> [Recorded data]:
— START —

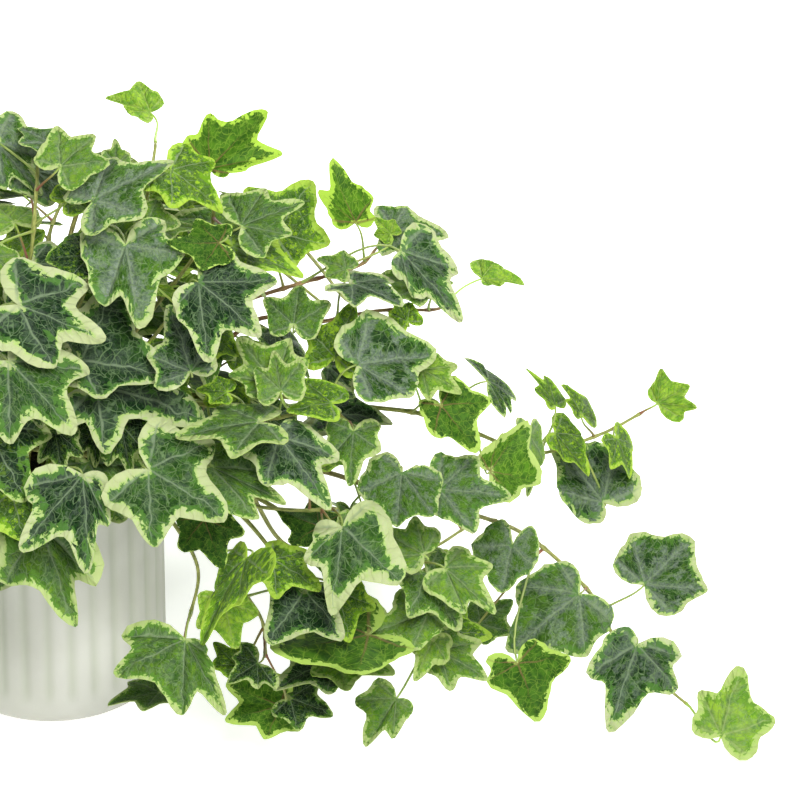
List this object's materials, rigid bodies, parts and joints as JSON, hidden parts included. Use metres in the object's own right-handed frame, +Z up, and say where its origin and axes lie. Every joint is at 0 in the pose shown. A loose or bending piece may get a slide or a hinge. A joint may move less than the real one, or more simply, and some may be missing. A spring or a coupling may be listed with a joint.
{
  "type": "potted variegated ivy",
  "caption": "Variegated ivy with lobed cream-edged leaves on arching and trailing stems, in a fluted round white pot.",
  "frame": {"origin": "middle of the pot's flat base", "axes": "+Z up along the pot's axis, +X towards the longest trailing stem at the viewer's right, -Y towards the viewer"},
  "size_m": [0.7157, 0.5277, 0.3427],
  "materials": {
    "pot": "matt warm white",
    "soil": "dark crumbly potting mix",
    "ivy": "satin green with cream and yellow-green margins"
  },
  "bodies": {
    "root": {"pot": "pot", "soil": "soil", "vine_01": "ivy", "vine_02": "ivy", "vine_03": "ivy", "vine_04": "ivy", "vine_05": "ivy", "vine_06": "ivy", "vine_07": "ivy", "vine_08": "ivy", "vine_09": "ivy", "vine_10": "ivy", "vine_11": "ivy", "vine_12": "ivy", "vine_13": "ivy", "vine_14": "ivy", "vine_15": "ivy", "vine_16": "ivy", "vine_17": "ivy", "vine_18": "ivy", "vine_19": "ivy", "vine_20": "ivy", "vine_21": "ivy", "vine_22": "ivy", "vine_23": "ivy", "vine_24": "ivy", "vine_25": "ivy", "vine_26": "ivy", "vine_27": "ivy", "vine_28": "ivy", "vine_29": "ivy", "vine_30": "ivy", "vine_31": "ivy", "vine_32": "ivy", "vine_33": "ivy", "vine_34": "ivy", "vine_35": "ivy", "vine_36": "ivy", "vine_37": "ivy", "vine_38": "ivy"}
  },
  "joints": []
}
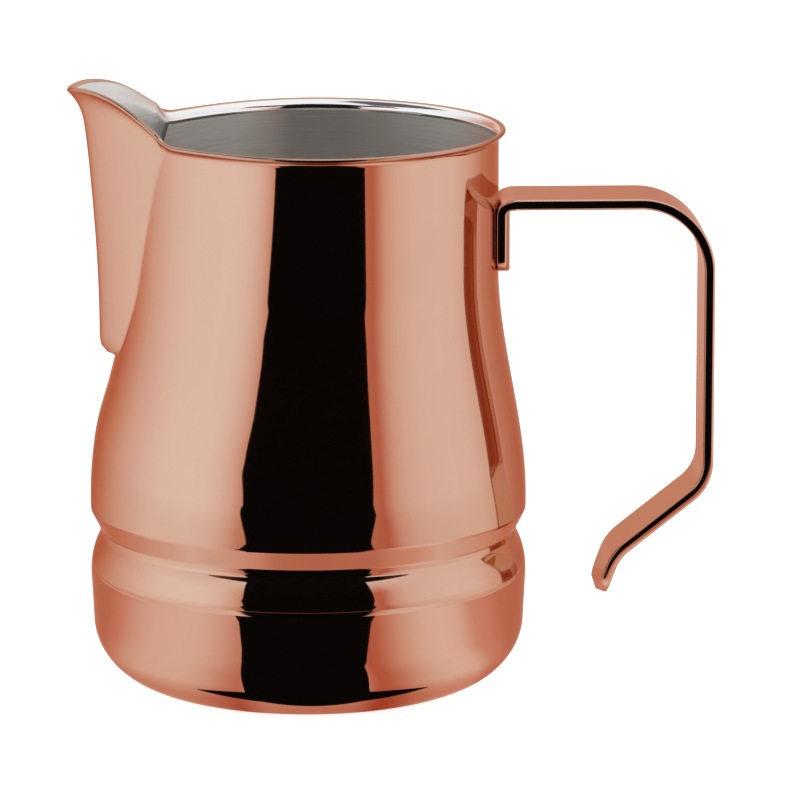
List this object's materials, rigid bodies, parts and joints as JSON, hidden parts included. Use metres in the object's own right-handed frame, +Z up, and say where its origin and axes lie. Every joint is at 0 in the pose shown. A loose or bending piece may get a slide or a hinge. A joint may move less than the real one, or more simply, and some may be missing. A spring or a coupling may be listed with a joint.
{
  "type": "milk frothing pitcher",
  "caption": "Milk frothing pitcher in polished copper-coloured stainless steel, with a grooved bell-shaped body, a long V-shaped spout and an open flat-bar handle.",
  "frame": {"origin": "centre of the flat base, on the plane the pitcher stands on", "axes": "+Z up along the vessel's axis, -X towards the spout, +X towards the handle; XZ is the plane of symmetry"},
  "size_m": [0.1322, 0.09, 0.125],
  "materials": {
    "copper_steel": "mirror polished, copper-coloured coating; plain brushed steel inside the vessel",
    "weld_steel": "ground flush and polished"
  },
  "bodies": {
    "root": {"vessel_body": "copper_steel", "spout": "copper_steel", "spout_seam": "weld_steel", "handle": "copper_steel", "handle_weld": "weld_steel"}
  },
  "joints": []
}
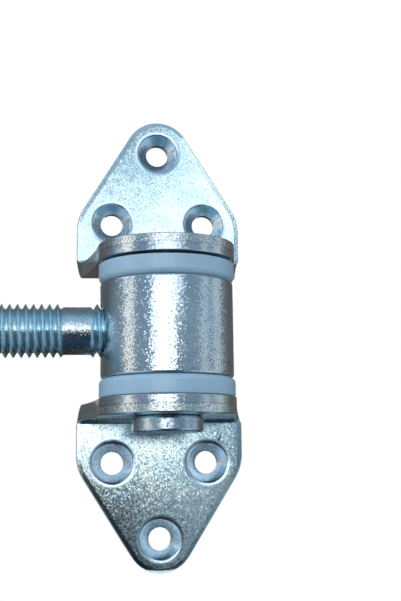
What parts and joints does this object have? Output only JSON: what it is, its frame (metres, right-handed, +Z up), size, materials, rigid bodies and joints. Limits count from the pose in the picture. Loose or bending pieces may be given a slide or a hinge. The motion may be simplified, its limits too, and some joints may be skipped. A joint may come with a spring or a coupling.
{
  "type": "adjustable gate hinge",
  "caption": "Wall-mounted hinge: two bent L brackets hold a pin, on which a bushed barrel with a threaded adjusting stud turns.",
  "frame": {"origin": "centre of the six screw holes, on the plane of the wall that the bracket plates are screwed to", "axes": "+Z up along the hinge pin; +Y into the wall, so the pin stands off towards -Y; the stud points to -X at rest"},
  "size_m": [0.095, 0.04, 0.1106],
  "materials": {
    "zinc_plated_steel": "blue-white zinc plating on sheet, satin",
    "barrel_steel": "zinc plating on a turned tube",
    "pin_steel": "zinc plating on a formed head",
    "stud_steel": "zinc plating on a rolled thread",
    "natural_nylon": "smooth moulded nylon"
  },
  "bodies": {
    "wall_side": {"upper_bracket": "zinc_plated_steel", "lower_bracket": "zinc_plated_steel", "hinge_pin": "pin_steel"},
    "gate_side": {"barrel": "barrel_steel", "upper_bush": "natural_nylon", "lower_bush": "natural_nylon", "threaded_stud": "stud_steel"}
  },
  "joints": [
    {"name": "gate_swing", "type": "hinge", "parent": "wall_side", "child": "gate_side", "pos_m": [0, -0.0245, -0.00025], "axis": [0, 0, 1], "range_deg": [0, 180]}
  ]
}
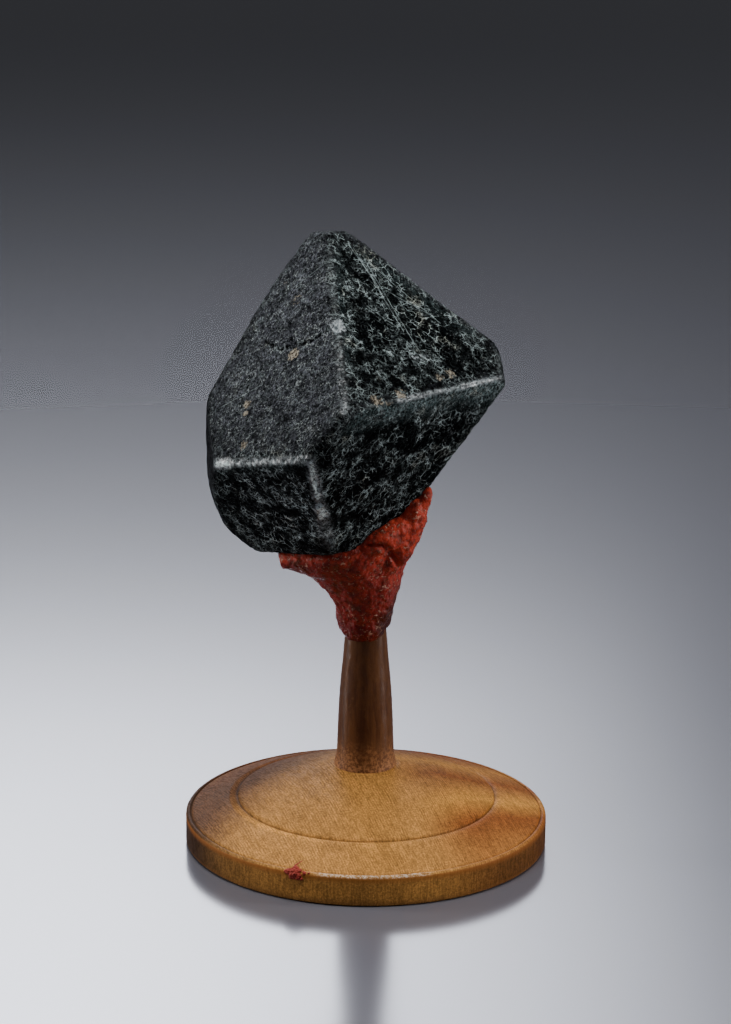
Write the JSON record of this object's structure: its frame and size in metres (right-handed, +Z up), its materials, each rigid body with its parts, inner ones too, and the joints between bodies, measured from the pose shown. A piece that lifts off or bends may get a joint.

— END —

Set all of the records down again, exactly as they stand.

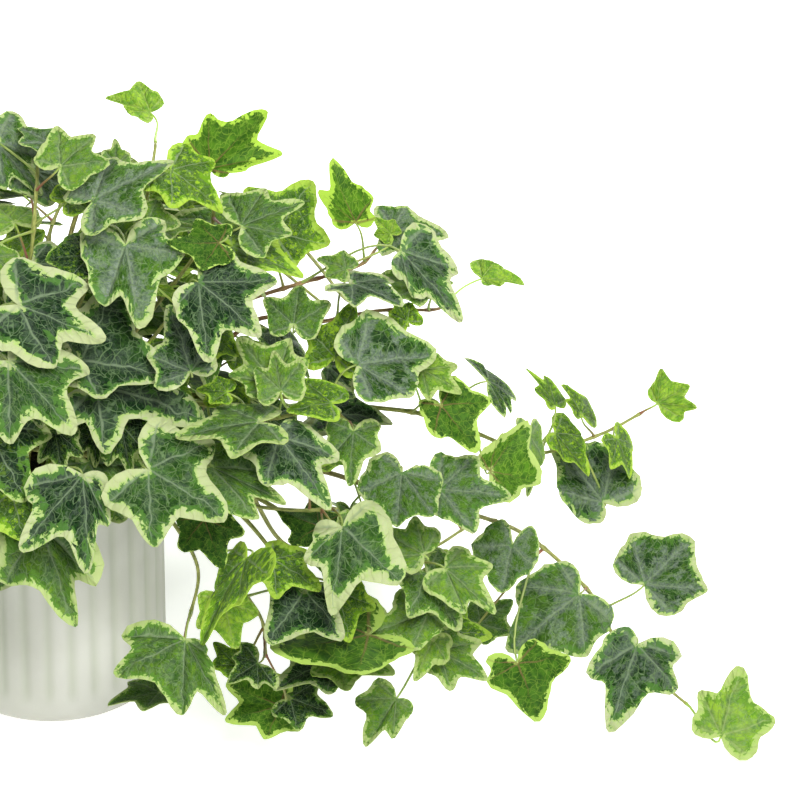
List this object's materials, rigid bodies, parts and joints as JSON, hidden parts included. Use metres in the object's own right-handed frame, +Z up, and say where its origin and axes lie. Every joint is at 0 in the pose shown. A loose or bending piece may get a slide or a hinge. A joint may move less than the real one, or more simply, and some may be missing. A spring or a coupling may be listed with a joint.
{
  "type": "potted variegated ivy",
  "caption": "Variegated ivy with lobed cream-edged leaves on arching and trailing stems, in a fluted round white pot.",
  "frame": {"origin": "middle of the pot's flat base", "axes": "+Z up along the pot's axis, +X towards the longest trailing stem at the viewer's right, -Y towards the viewer"},
  "size_m": [0.7157, 0.5277, 0.3427],
  "materials": {
    "pot": "matt warm white",
    "soil": "dark crumbly potting mix",
    "ivy": "satin green with cream and yellow-green margins"
  },
  "bodies": {
    "root": {"pot": "pot", "soil": "soil", "vine_01": "ivy", "vine_02": "ivy", "vine_03": "ivy", "vine_04": "ivy", "vine_05": "ivy", "vine_06": "ivy", "vine_07": "ivy", "vine_08": "ivy", "vine_09": "ivy", "vine_10": "ivy", "vine_11": "ivy", "vine_12": "ivy", "vine_13": "ivy", "vine_14": "ivy", "vine_15": "ivy", "vine_16": "ivy", "vine_17": "ivy", "vine_18": "ivy", "vine_19": "ivy", "vine_20": "ivy", "vine_21": "ivy", "vine_22": "ivy", "vine_23": "ivy", "vine_24": "ivy", "vine_25": "ivy", "vine_26": "ivy", "vine_27": "ivy", "vine_28": "ivy", "vine_29": "ivy", "vine_30": "ivy", "vine_31": "ivy", "vine_32": "ivy", "vine_33": "ivy", "vine_34": "ivy", "vine_35": "ivy", "vine_36": "ivy", "vine_37": "ivy", "vine_38": "ivy"}
  },
  "joints": []
}
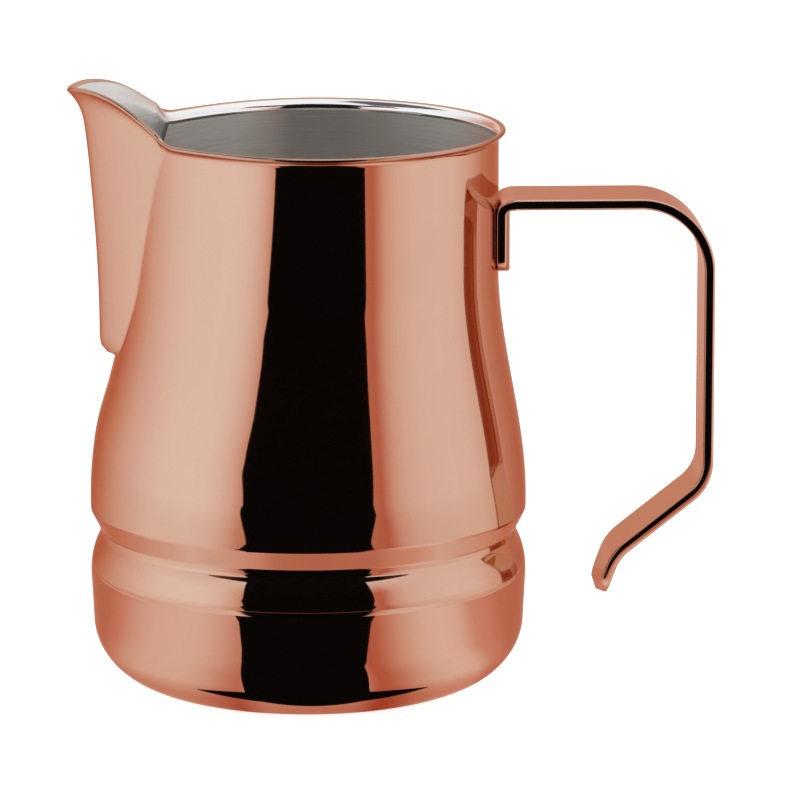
List this object's materials, rigid bodies, parts and joints as JSON, hidden parts included. Use metres in the object's own right-handed frame, +Z up, and say where its origin and axes lie. Every joint is at 0 in the pose shown. A loose or bending piece may get a slide or a hinge. A joint may move less than the real one, or more simply, and some may be missing. A spring or a coupling may be listed with a joint.
{
  "type": "milk frothing pitcher",
  "caption": "Milk frothing pitcher in polished copper-coloured stainless steel, with a grooved bell-shaped body, a long V-shaped spout and an open flat-bar handle.",
  "frame": {"origin": "centre of the flat base, on the plane the pitcher stands on", "axes": "+Z up along the vessel's axis, -X towards the spout, +X towards the handle; XZ is the plane of symmetry"},
  "size_m": [0.1322, 0.09, 0.125],
  "materials": {
    "copper_steel": "mirror polished, copper-coloured coating; plain brushed steel inside the vessel",
    "weld_steel": "ground flush and polished"
  },
  "bodies": {
    "root": {"vessel_body": "copper_steel", "spout": "copper_steel", "spout_seam": "weld_steel", "handle": "copper_steel", "handle_weld": "weld_steel"}
  },
  "joints": []
}
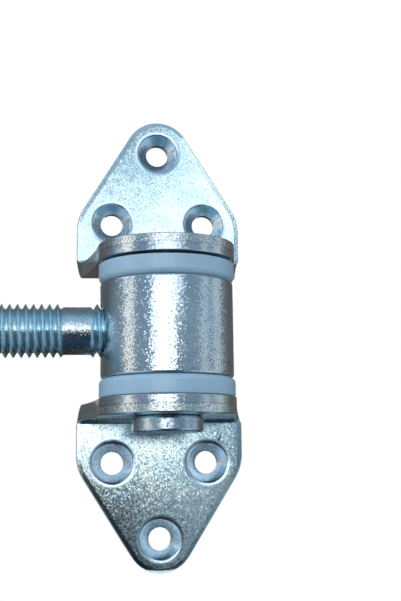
What parts and joints does this object have? Output only JSON: what it is, its frame (metres, right-handed, +Z up), size, materials, rigid bodies and joints. Limits count from the pose in the picture. Loose or bending pieces may be given a slide or a hinge. The motion may be simplified, its limits too, and some joints may be skipped. A joint may come with a spring or a coupling.
{
  "type": "adjustable gate hinge",
  "caption": "Wall-mounted hinge: two bent L brackets hold a pin, on which a bushed barrel with a threaded adjusting stud turns.",
  "frame": {"origin": "centre of the six screw holes, on the plane of the wall that the bracket plates are screwed to", "axes": "+Z up along the hinge pin; +Y into the wall, so the pin stands off towards -Y; the stud points to -X at rest"},
  "size_m": [0.095, 0.04, 0.1106],
  "materials": {
    "zinc_plated_steel": "blue-white zinc plating on sheet, satin",
    "barrel_steel": "zinc plating on a turned tube",
    "pin_steel": "zinc plating on a formed head",
    "stud_steel": "zinc plating on a rolled thread",
    "natural_nylon": "smooth moulded nylon"
  },
  "bodies": {
    "wall_side": {"upper_bracket": "zinc_plated_steel", "lower_bracket": "zinc_plated_steel", "hinge_pin": "pin_steel"},
    "gate_side": {"barrel": "barrel_steel", "upper_bush": "natural_nylon", "lower_bush": "natural_nylon", "threaded_stud": "stud_steel"}
  },
  "joints": [
    {"name": "gate_swing", "type": "hinge", "parent": "wall_side", "child": "gate_side", "pos_m": [0, -0.0245, -0.00025], "axis": [0, 0, 1], "range_deg": [0, 180]}
  ]
}
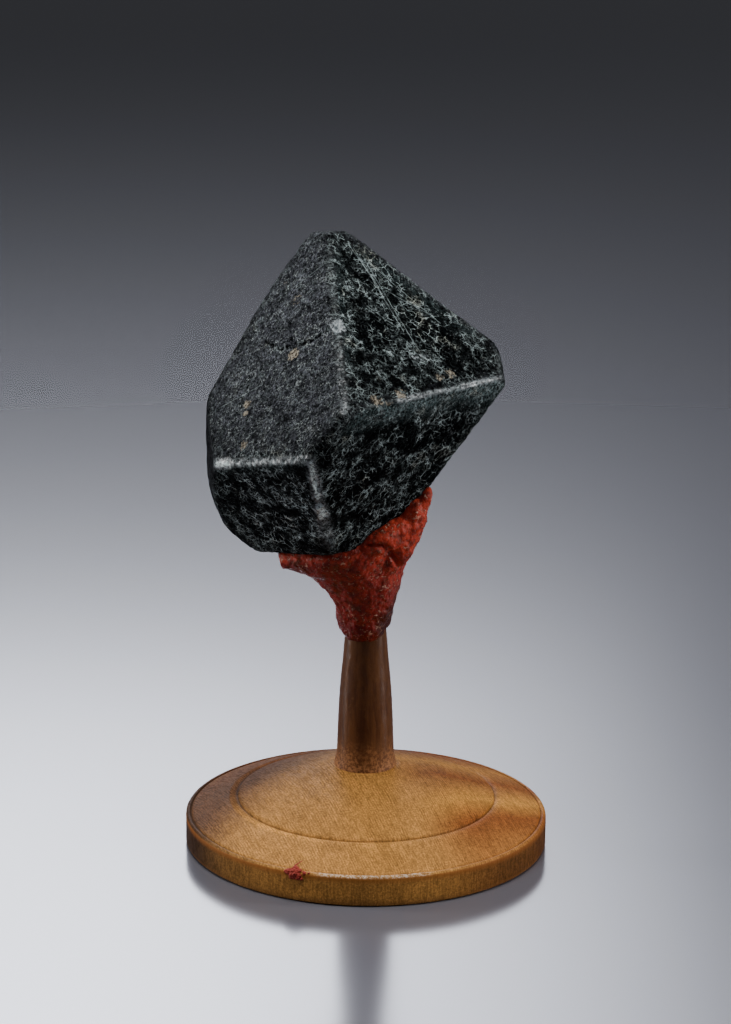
Write the JSON record of this object's structure: its frame and size in metres (right-handed, +Z up), its materials, each rigid body with its parts, inner ones too, and the joints between bodies, measured from the pose shown. A piece that lifts off or bends may get a joint.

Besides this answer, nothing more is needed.